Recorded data

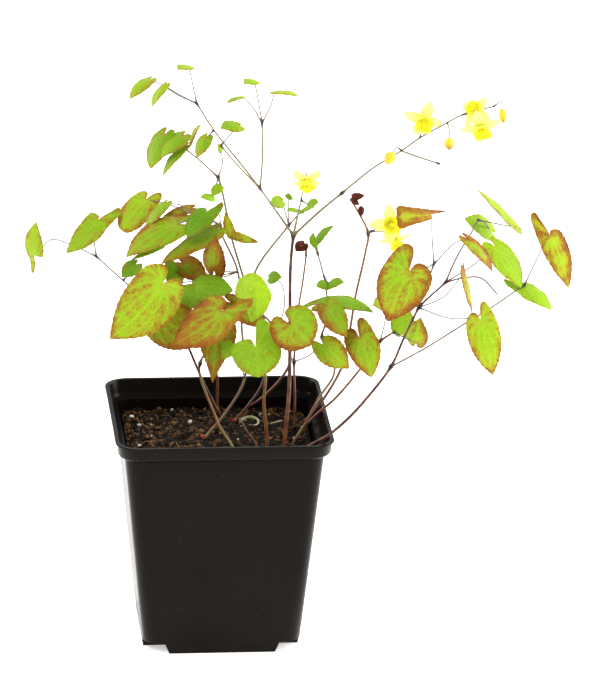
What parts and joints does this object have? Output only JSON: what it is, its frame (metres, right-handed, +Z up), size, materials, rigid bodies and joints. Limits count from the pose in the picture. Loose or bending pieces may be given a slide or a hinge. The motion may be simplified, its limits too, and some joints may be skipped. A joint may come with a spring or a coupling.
{
  "type": "potted sulphureum barrenwort",
  "caption": "Clump of thin branching stalks with heart-shaped leaflets and a spray of yellow cup flowers, in a square black nursery pot of compost.",
  "frame": {"origin": "middle of the pot's underside, on the flat foot", "axes": "+Z up, -Y towards the side that the picture shows, +X to its right"},
  "size_m": [0.2731, 0.112, 0.2972],
  "materials": {
    "pot": "black moulded plastic, slightly shiny",
    "compost": "dark moist peat and bark compost",
    "leaf": "thin yellow-green leaf with a red-brown edge and mottling",
    "shoot": "smooth red young stalk",
    "sepal": "pale yellow sepal",
    "petal": "bright yellow petal cup",
    "bud": "yellow bud with a brownish tip"
  },
  "bodies": {
    "root": {"pot": "pot", "compost": "compost", "frond_far_left": "leaf", "frond_front_left": "leaf", "frond_behind_left": "leaf", "frond_back_left": "leaf", "frond_upper_left": "leaf", "frond_middle": "leaf", "frond_front_middle": "leaf", "flowering_stalk": "leaf", "frond_centre_right": "leaf", "frond_right": "leaf", "bud_stalk": "leaf", "frond_lower_right": "leaf", "frond_far_right": "leaf", "young_shoot": "shoot", "bloom_spray_sepals": "sepal", "bloom_spray_cup": "petal", "bloom_end_upper_sepals": "sepal", "bloom_end_upper_cup": "petal", "bloom_end_lower_sepals": "sepal", "bloom_end_lower_cup": "petal", "bloom_low_middle_sepals": "sepal", "bloom_low_middle_cup": "petal", "bloom_right_sepals": "sepal", "bloom_right_cup": "petal", "bloom_right_low_sepals": "sepal", "bloom_right_low_cup": "petal", "bud_spray": "bud", "bud_hanging": "bud", "bud_end": "bud"}
  },
  "joints": []
}
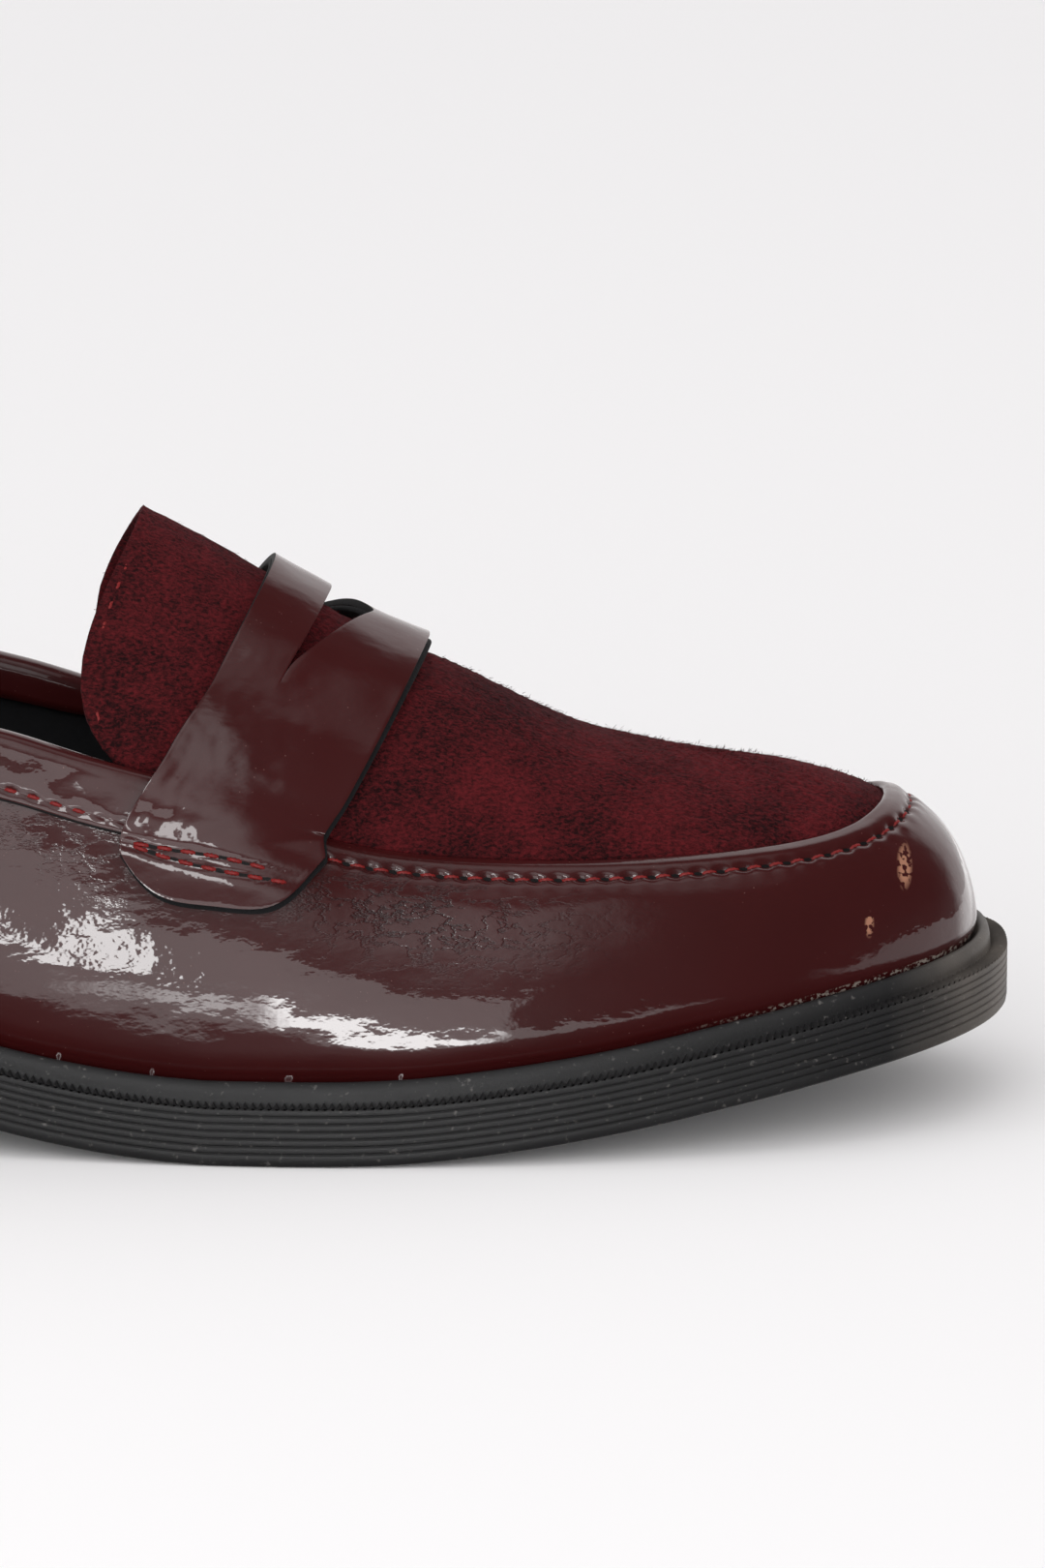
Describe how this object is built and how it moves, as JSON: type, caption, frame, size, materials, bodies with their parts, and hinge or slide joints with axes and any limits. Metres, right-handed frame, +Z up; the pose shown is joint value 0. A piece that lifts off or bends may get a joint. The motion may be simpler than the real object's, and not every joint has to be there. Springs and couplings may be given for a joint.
{
  "type": "penny loafer",
  "caption": "Low slip-on shoe: glossy moulded wall, soft suede-finish apron and tongue, slotted strap over the instep, red seams, ribbed black sole and low heel",
  "frame": {"origin": "on the ground under the middle of the shoe's length and width", "axes": "+X toward the toe, +Y toward the inner (medial) side of this right shoe, +Z up"},
  "size_m": [0.266, 0.092, 0.0992],
  "materials": {
    "patent_leather": "burgundy patent leather, mirror gloss over fine creases",
    "suede": "burgundy suede-finish microfibre with a short brushed nap",
    "black_backing": "black backing cloth with a raw cut edge",
    "black_lining": "black synthetic lining, matt",
    "sole_rubber": "black moulded rubber, satin, with fine horizontal ribs",
    "top_piece_rubber": "black hard rubber, matt",
    "red_thread": "red twisted polyester thread",
    "nail_steel": "bright steel",
    "shank_steel": "blued spring steel",
    "filler_felt": "pressed felt",
    "insole_fibreboard": "cellulose insole board, matt",
    "pad_foam": "soft latex foam",
    "stiffener_plastic": "thermoplastic stiffener sheet"
  },
  "bodies": {
    "root": {"outsole": "sole_rubber", "heel_block": "sole_rubber", "heel_top_piece": "top_piece_rubber", "heel_nails": "nail_steel", "shank": "shank_steel", "forefoot_filler": "filler_felt", "insole_board": "insole_fibreboard", "heel_pad": "pad_foam", "sock_liner": "black_lining", "vamp_wall": "patent_leather", "toe_puff": "stiffener_plastic", "heel_counter": "stiffener_plastic", "vamp_lining": "black_lining", "quarter_lining": "black_lining", "apron_tongue": "suede", "tongue_lining": "black_lining", "back_strip": "patent_leather", "collar_binding": "patent_leather", "strap": "patent_leather", "strap_backing": "black_backing", "apron_stitching": "red_thread", "collar_stitching": "red_thread", "strap_stitching": "red_thread", "tongue_stitching": "red_thread", "back_strip_stitching": "red_thread"}
  },
  "joints": []
}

* [Your instructions]
Using the entries above, please restate each one word for word.

* [The result]
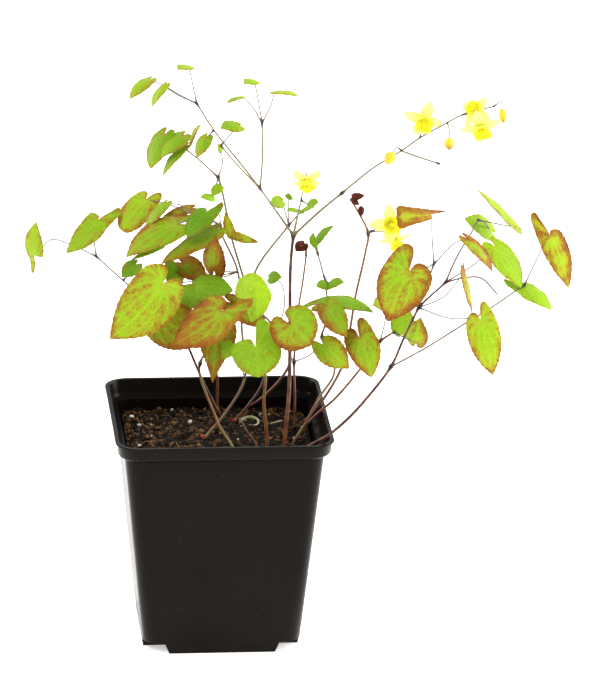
What parts and joints does this object have? Output only JSON: what it is, its frame (metres, right-handed, +Z up), size, materials, rigid bodies and joints. Limits count from the pose in the picture. Loose or bending pieces may be given a slide or a hinge. The motion may be simplified, its limits too, and some joints may be skipped. A joint may come with a spring or a coupling.
{
  "type": "potted sulphureum barrenwort",
  "caption": "Clump of thin branching stalks with heart-shaped leaflets and a spray of yellow cup flowers, in a square black nursery pot of compost.",
  "frame": {"origin": "middle of the pot's underside, on the flat foot", "axes": "+Z up, -Y towards the side that the picture shows, +X to its right"},
  "size_m": [0.2731, 0.112, 0.2972],
  "materials": {
    "pot": "black moulded plastic, slightly shiny",
    "compost": "dark moist peat and bark compost",
    "leaf": "thin yellow-green leaf with a red-brown edge and mottling",
    "shoot": "smooth red young stalk",
    "sepal": "pale yellow sepal",
    "petal": "bright yellow petal cup",
    "bud": "yellow bud with a brownish tip"
  },
  "bodies": {
    "root": {"pot": "pot", "compost": "compost", "frond_far_left": "leaf", "frond_front_left": "leaf", "frond_behind_left": "leaf", "frond_back_left": "leaf", "frond_upper_left": "leaf", "frond_middle": "leaf", "frond_front_middle": "leaf", "flowering_stalk": "leaf", "frond_centre_right": "leaf", "frond_right": "leaf", "bud_stalk": "leaf", "frond_lower_right": "leaf", "frond_far_right": "leaf", "young_shoot": "shoot", "bloom_spray_sepals": "sepal", "bloom_spray_cup": "petal", "bloom_end_upper_sepals": "sepal", "bloom_end_upper_cup": "petal", "bloom_end_lower_sepals": "sepal", "bloom_end_lower_cup": "petal", "bloom_low_middle_sepals": "sepal", "bloom_low_middle_cup": "petal", "bloom_right_sepals": "sepal", "bloom_right_cup": "petal", "bloom_right_low_sepals": "sepal", "bloom_right_low_cup": "petal", "bud_spray": "bud", "bud_hanging": "bud", "bud_end": "bud"}
  },
  "joints": []
}
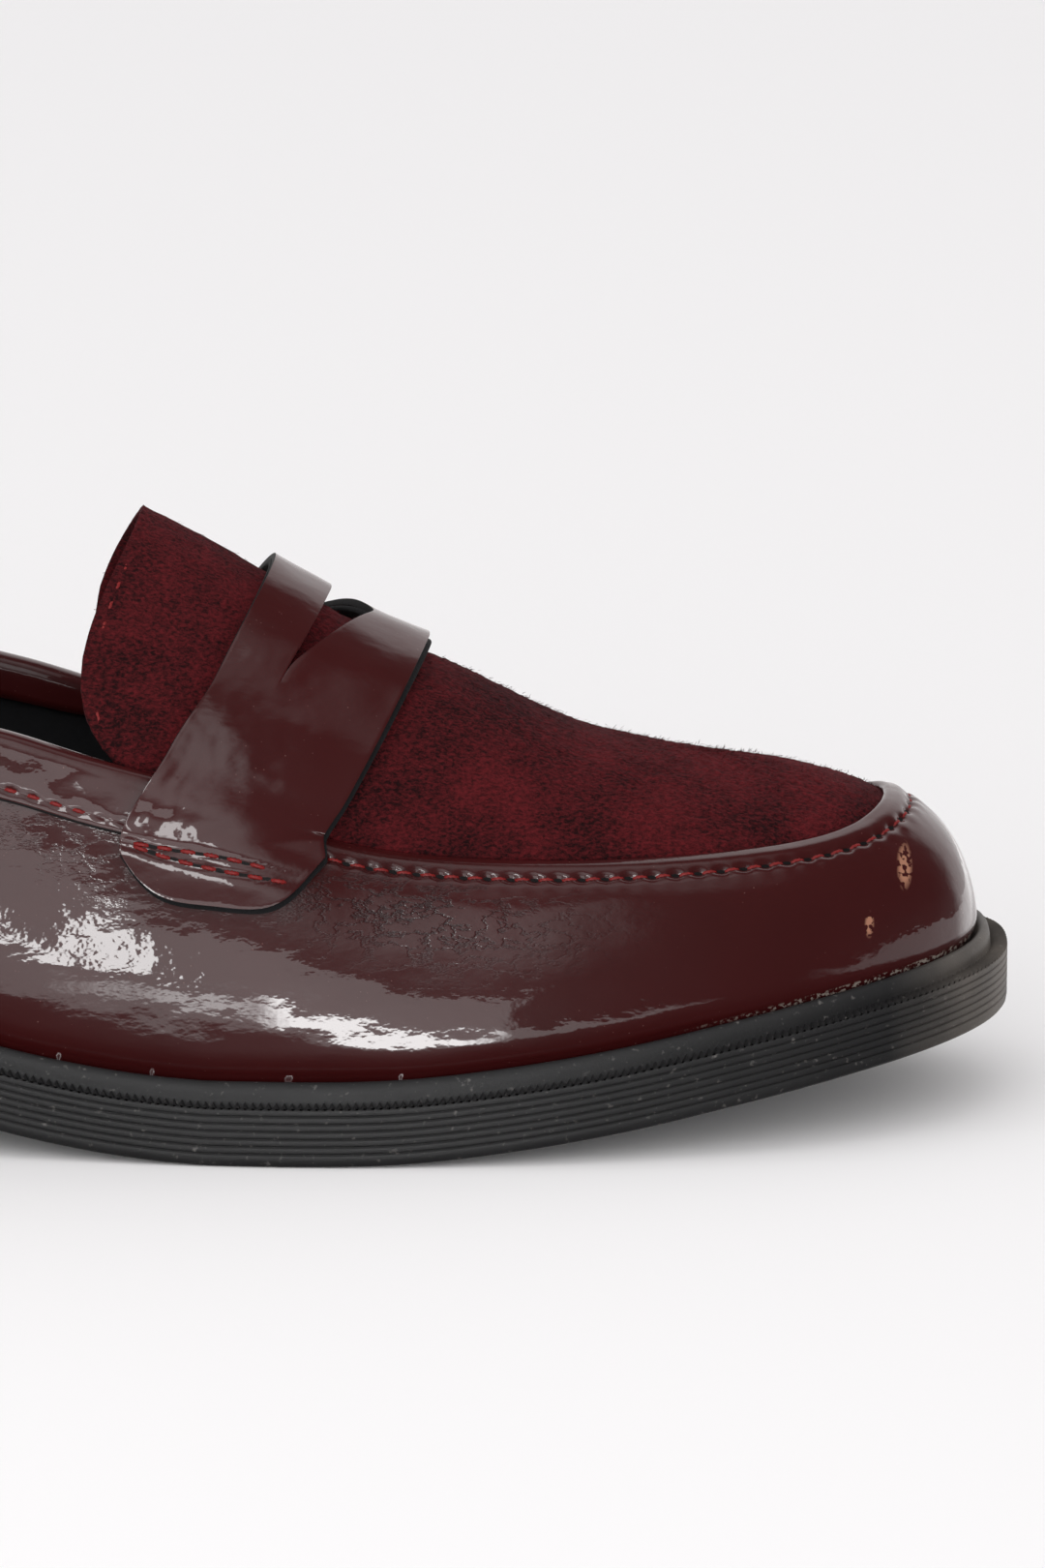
Describe how this object is built and how it moves, as JSON: type, caption, frame, size, materials, bodies with their parts, and hinge or slide joints with axes and any limits. Metres, right-handed frame, +Z up; the pose shown is joint value 0. A piece that lifts off or bends may get a joint. The motion may be simpler than the real object's, and not every joint has to be there. Springs and couplings may be given for a joint.
{
  "type": "penny loafer",
  "caption": "Low slip-on shoe: glossy moulded wall, soft suede-finish apron and tongue, slotted strap over the instep, red seams, ribbed black sole and low heel",
  "frame": {"origin": "on the ground under the middle of the shoe's length and width", "axes": "+X toward the toe, +Y toward the inner (medial) side of this right shoe, +Z up"},
  "size_m": [0.266, 0.092, 0.0992],
  "materials": {
    "patent_leather": "burgundy patent leather, mirror gloss over fine creases",
    "suede": "burgundy suede-finish microfibre with a short brushed nap",
    "black_backing": "black backing cloth with a raw cut edge",
    "black_lining": "black synthetic lining, matt",
    "sole_rubber": "black moulded rubber, satin, with fine horizontal ribs",
    "top_piece_rubber": "black hard rubber, matt",
    "red_thread": "red twisted polyester thread",
    "nail_steel": "bright steel",
    "shank_steel": "blued spring steel",
    "filler_felt": "pressed felt",
    "insole_fibreboard": "cellulose insole board, matt",
    "pad_foam": "soft latex foam",
    "stiffener_plastic": "thermoplastic stiffener sheet"
  },
  "bodies": {
    "root": {"outsole": "sole_rubber", "heel_block": "sole_rubber", "heel_top_piece": "top_piece_rubber", "heel_nails": "nail_steel", "shank": "shank_steel", "forefoot_filler": "filler_felt", "insole_board": "insole_fibreboard", "heel_pad": "pad_foam", "sock_liner": "black_lining", "vamp_wall": "patent_leather", "toe_puff": "stiffener_plastic", "heel_counter": "stiffener_plastic", "vamp_lining": "black_lining", "quarter_lining": "black_lining", "apron_tongue": "suede", "tongue_lining": "black_lining", "back_strip": "patent_leather", "collar_binding": "patent_leather", "strap": "patent_leather", "strap_backing": "black_backing", "apron_stitching": "red_thread", "collar_stitching": "red_thread", "strap_stitching": "red_thread", "tongue_stitching": "red_thread", "back_strip_stitching": "red_thread"}
  },
  "joints": []
}